• Directions: Write the listing out again, all of it, word for word.

──────────

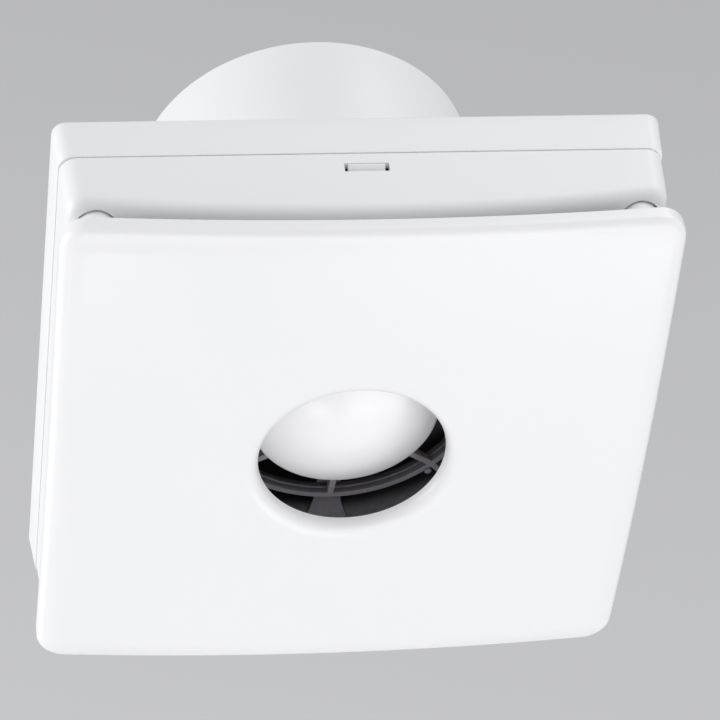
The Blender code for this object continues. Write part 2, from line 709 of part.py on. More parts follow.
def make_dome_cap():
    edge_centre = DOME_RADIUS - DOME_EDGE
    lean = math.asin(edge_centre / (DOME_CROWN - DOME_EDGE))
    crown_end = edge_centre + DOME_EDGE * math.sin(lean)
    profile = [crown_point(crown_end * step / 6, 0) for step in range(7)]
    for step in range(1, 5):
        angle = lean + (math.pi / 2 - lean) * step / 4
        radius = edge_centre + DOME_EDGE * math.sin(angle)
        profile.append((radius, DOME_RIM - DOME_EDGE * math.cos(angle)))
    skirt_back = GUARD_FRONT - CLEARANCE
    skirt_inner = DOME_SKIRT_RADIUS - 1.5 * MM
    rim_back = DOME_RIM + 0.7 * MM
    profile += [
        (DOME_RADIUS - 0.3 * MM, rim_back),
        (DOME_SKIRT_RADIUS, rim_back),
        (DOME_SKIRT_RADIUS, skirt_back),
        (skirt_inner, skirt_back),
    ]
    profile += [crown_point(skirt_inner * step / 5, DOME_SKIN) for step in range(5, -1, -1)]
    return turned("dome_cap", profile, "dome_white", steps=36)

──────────

• The result:
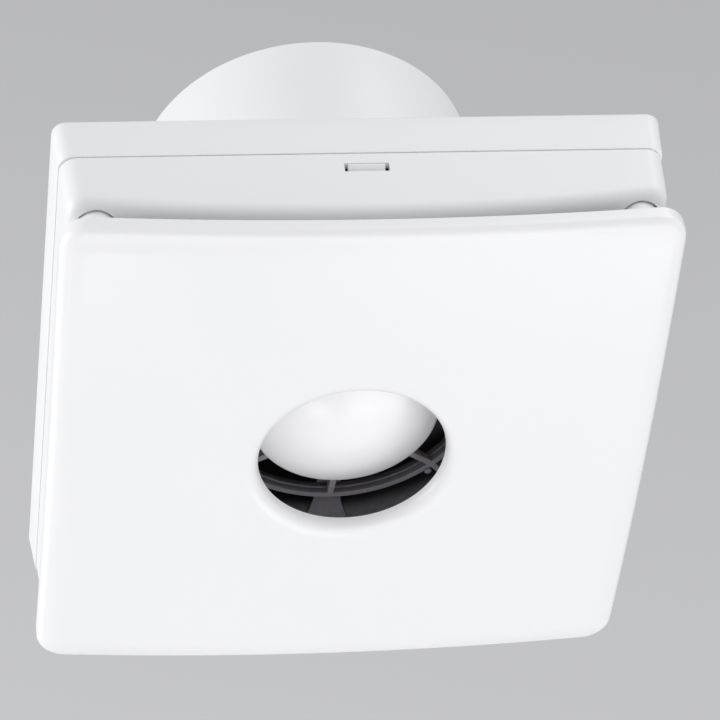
The Blender code for this object continues. Write part 2, from line 709 of part.py on. More parts follow.
def make_dome_cap():
    edge_centre = DOME_RADIUS - DOME_EDGE
    lean = math.asin(edge_centre / (DOME_CROWN - DOME_EDGE))
    crown_end = edge_centre + DOME_EDGE * math.sin(lean)
    profile = [crown_point(crown_end * step / 6, 0) for step in range(7)]
    for step in range(1, 5):
        angle = lean + (math.pi / 2 - lean) * step / 4
        radius = edge_centre + DOME_EDGE * math.sin(angle)
        profile.append((radius, DOME_RIM - DOME_EDGE * math.cos(angle)))
    skirt_back = GUARD_FRONT - CLEARANCE
    skirt_inner = DOME_SKIRT_RADIUS - 1.5 * MM
    rim_back = DOME_RIM + 0.7 * MM
    profile += [
        (DOME_RADIUS - 0.3 * MM, rim_back),
        (DOME_SKIRT_RADIUS, rim_back),
        (DOME_SKIRT_RADIUS, skirt_back),
        (skirt_inner, skirt_back),
    ]
    profile += [crown_point(skirt_inner * step / 5, DOME_SKIN) for step in range(5, -1, -1)]
    return turned("dome_cap", profile, "dome_white", steps=36)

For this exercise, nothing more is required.